Bearing races are relatively easily broken by impact ( snapped ) obeying to the harder=more brittle chestnut

 

[dinjin]

TMoose,
You are right about the 52100 Steel if it is fully
or thru hardened but the raceways may not be fully
hardened and simply case hardened. We generally
use 1050 4140 or 4150 for raceways. I see your reference
uses 1020 which really is a low carbon steel and its
UTS is just above 50000psi. Sub surface shear stresses
often appear below the case and the lower UTS must often be considered or checked. Thanks for the references.

 

[flash3780]

52100 is typical, but high speed turbine bearings use M50, M50-NIL, or Pyrowear 675.
An interesting side-note on bearings: manufacturers tend to thermodynamically induce compressive stresses in bearing raceways. The intent is to force microcracks, etc closed and keep them from propagating.

 

[tbuelna]

BevanSmith,

There is no such thing as a "typical" ball bearing. As flash3780 noted, a common thru-hardening steel alloy is E52100. But since steel cleanliness can have a huge effect on bearing life, and because there is significant cost pressure on production ball bearings, each bearing manufacturer carefully selects and customizes the exact steel alloy they use for any particular bearing. It is a compromise between material cost and required fatigue life.

Very high grade double vacuum melt E52100 CEVM (AMS 6444) bearing steel will give the best fatigue life, but is very costly. M50 (thru hardening) or M50-NiL (case hardening) will give good performance at temperatures up to about 600degF, versus about 350degF for 52100. 440C is a thru hardening stainless alloy. Sometimes 9310 (carburizing) steel alloy is used where a race needs to be part of a structure, like a gear shaft. And other steel alloys such as 4150 are used on large bearings where the race surface is locally induction hardened.

Tensile strength specifically, is generally not a concern with rolling element bearings. The most common failure mode in a properly lubed and maintained rolling element bearing is a sub-surface initiated race spall. These spalls are due to fractures that propagate up from sub-surface shear failures, so technically shear strength is what matters. The nucleation point of these shear fractures are usually microscopic inclusions (such as non-metallic oxides) within the steel. Vacuum melt steels are mostly free from these inclusions, which is why they tend to perform so much better in fatigue than air melt steels.

Retained austenite can also result in soft spots in the race structure with thru hardening bearing steels. So their heat treat usually includes a sub-zero treatment immediately after the initial quench.

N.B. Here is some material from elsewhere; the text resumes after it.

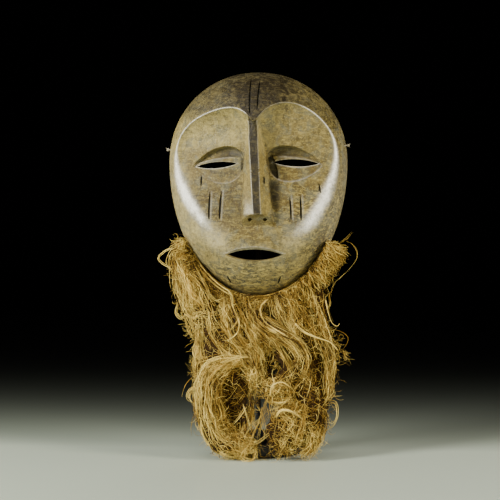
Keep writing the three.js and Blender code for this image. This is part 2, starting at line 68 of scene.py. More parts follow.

Depending upon how your bearing is loaded (ie. which race is fixed with regards to load) and due to differences in relative contact geometries, one race will always have less fatigue life than the other. In most cases the inner race will be the limit. So having contact geometries and materials that equalize the elastic strains between the balls and races is very important.

Sorry for the long-winded post, but the answer to your question is that with regards to bearing fatigue life, properties like tensile strength and poisson's ratio are relatively meaningless. So maybe you might want to ask a different question.

Hope that helps.
Terry

ps. flash3780- could you elaborate on how manufacturers "thermodynamically" induce compressive stress in a race surface. Is it something similar to what nitriding does? And maybe give an explanation, if possible, of how this surface compression is not relieved by the repeated mechanical strains resulting from the rolling element contacts? It's something I've not heard of before, but sounds very interesting.

 

[flash3780]

In surface hardened bearings, bearing manufacturers often induce compressive stresses in the bearing raceway during heat treatment and by subsequent grinding which has been shown to improve the bearing's fatigue life.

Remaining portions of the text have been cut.